EXERCISE PROMPT:
In the listing below, locate the line containing "bpy.context.scene.collection.objects.link(empty)" and the line containing "# ---------- driving". Output both of them and every line between, exactly as written, and nothing more.

* Start DATA SEGMENT *

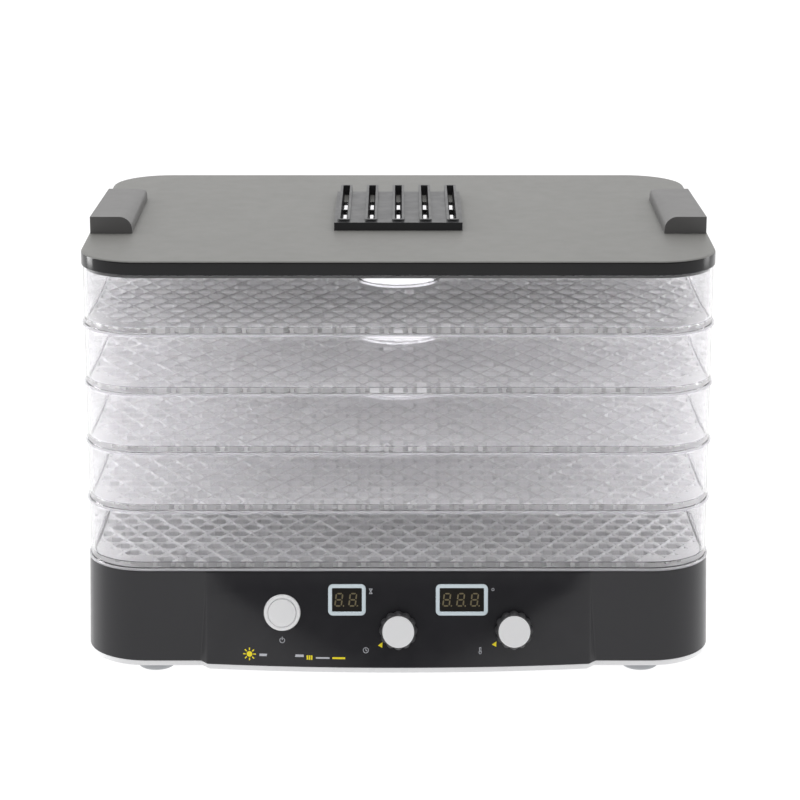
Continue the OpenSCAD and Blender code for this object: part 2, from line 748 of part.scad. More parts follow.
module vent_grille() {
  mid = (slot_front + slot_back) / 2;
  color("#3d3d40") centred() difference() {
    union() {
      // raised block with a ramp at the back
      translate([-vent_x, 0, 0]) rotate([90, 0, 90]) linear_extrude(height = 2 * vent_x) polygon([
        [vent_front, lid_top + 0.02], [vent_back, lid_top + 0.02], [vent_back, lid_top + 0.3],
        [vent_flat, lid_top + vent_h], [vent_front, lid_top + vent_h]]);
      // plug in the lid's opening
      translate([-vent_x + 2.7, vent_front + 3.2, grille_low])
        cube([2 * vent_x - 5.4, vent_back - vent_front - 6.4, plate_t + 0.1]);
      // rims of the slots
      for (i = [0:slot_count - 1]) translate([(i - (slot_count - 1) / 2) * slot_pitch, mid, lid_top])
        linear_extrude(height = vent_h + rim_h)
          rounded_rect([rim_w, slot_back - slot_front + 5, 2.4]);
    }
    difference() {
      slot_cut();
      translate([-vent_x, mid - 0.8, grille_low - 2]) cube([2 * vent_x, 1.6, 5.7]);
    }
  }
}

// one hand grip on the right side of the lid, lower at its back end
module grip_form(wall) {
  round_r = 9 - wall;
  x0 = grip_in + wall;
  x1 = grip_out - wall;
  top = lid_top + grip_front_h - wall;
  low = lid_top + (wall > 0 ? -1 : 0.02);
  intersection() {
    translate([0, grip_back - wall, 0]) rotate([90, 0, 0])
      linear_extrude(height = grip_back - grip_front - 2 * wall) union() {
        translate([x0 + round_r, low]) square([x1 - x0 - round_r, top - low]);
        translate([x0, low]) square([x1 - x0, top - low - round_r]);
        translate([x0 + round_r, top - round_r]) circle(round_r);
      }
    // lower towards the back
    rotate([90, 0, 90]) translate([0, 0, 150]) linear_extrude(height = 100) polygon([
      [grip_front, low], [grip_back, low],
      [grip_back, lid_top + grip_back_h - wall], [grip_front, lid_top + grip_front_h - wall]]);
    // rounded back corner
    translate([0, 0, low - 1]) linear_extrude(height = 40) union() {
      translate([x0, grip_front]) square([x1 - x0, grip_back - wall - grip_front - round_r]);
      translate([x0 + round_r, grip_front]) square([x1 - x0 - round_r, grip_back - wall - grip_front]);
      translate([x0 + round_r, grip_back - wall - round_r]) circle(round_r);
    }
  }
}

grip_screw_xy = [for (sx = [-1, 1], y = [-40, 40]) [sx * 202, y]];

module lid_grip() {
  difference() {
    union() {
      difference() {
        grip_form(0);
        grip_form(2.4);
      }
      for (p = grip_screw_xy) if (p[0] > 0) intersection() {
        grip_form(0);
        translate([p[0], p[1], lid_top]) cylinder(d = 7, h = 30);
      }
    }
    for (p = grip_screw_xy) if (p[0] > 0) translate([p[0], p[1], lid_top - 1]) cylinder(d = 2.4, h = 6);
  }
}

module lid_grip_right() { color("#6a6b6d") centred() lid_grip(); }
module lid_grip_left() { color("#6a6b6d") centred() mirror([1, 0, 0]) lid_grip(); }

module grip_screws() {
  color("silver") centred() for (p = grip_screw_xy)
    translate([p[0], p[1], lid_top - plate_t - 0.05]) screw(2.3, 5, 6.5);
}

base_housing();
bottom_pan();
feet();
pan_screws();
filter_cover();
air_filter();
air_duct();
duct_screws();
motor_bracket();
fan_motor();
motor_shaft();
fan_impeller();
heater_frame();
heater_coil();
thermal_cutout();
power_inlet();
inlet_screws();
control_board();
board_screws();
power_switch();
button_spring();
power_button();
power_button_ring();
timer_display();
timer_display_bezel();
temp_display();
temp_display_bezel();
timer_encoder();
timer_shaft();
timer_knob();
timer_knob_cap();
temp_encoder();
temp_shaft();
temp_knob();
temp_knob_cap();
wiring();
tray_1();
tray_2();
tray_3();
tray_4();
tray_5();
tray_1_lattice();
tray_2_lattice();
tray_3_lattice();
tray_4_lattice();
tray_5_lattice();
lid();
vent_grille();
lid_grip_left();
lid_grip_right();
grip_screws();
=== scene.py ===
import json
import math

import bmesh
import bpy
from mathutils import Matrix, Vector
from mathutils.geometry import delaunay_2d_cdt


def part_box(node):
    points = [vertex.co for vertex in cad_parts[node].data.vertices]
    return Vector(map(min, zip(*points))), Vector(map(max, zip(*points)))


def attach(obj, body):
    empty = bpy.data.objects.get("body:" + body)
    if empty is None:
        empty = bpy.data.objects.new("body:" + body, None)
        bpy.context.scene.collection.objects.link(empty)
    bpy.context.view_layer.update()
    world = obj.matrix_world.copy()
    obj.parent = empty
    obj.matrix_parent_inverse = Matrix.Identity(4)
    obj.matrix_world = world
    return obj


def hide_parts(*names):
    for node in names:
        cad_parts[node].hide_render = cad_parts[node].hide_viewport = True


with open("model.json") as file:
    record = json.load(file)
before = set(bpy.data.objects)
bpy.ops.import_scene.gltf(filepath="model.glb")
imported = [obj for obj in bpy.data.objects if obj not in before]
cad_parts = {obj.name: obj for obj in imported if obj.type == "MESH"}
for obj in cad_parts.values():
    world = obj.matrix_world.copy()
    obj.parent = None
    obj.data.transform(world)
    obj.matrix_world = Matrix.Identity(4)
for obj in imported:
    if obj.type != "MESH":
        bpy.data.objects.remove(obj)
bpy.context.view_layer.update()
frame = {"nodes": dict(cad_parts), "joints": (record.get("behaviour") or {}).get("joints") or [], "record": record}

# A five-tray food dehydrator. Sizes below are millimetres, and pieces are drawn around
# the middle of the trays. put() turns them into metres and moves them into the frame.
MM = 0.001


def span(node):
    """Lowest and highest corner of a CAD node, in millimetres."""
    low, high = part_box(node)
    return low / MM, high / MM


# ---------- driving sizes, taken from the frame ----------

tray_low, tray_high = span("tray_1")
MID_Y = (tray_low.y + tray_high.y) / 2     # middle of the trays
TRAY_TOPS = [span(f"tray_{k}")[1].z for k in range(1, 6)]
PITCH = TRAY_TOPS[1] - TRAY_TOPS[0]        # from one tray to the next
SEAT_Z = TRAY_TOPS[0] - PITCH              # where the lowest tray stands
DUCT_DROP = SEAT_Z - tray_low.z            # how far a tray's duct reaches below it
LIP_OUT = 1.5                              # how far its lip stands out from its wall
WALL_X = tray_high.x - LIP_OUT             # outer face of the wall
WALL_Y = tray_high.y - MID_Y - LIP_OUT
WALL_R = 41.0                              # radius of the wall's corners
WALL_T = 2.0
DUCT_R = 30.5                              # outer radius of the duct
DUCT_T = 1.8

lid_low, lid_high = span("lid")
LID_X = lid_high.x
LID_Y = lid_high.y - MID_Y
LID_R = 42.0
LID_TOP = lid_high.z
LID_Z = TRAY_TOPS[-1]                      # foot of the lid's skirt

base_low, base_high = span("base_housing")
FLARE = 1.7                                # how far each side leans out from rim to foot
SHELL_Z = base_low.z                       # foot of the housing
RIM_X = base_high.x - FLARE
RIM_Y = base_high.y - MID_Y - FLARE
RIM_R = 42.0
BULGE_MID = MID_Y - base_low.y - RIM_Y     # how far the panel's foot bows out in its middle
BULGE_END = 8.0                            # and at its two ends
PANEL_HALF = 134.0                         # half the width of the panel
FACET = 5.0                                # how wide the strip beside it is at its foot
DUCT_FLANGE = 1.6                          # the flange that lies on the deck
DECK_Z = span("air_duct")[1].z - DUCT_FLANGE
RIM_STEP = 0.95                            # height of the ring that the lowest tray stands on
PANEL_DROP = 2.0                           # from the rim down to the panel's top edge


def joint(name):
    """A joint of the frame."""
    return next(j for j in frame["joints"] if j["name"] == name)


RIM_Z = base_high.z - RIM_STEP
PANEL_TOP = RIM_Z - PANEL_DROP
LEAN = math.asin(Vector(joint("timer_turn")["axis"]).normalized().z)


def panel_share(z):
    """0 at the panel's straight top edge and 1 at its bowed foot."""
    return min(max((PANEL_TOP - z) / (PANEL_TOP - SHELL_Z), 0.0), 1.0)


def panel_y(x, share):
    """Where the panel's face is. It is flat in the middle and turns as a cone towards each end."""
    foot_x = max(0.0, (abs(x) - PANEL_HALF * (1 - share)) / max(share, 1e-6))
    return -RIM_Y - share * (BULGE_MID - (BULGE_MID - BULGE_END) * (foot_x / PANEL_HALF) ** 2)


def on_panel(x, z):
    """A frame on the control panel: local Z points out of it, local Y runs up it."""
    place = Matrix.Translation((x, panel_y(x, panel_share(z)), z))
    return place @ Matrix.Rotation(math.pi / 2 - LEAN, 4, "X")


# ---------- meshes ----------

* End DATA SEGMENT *

THE ANSWER:
        bpy.context.scene.collection.objects.link(empty)
    bpy.context.view_layer.update()
    world = obj.matrix_world.copy()
    obj.parent = empty
    obj.matrix_parent_inverse = Matrix.Identity(4)
    obj.matrix_world = world
    return obj


def hide_parts(*names):
    for node in names:
        cad_parts[node].hide_render = cad_parts[node].hide_viewport = True


with open("model.json") as file:
    record = json.load(file)
before = set(bpy.data.objects)
bpy.ops.import_scene.gltf(filepath="model.glb")
imported = [obj for obj in bpy.data.objects if obj not in before]
cad_parts = {obj.name: obj for obj in imported if obj.type == "MESH"}
for obj in cad_parts.values():
    world = obj.matrix_world.copy()
    obj.parent = None
    obj.data.transform(world)
    obj.matrix_world = Matrix.Identity(4)
for obj in imported:
    if obj.type != "MESH":
        bpy.data.objects.remove(obj)
bpy.context.view_layer.update()
frame = {"nodes": dict(cad_parts), "joints": (record.get("behaviour") or {}).get("joints") or [], "record": record}

# A five-tray food dehydrator. Sizes below are millimetres, and pieces are drawn around
# the middle of the trays. put() turns them into metres and moves them into the frame.
MM = 0.001


def span(node):
    """Lowest and highest corner of a CAD node, in millimetres."""
    low, high = part_box(node)
    return low / MM, high / MM


# ---------- driving sizes, taken from the frame ----------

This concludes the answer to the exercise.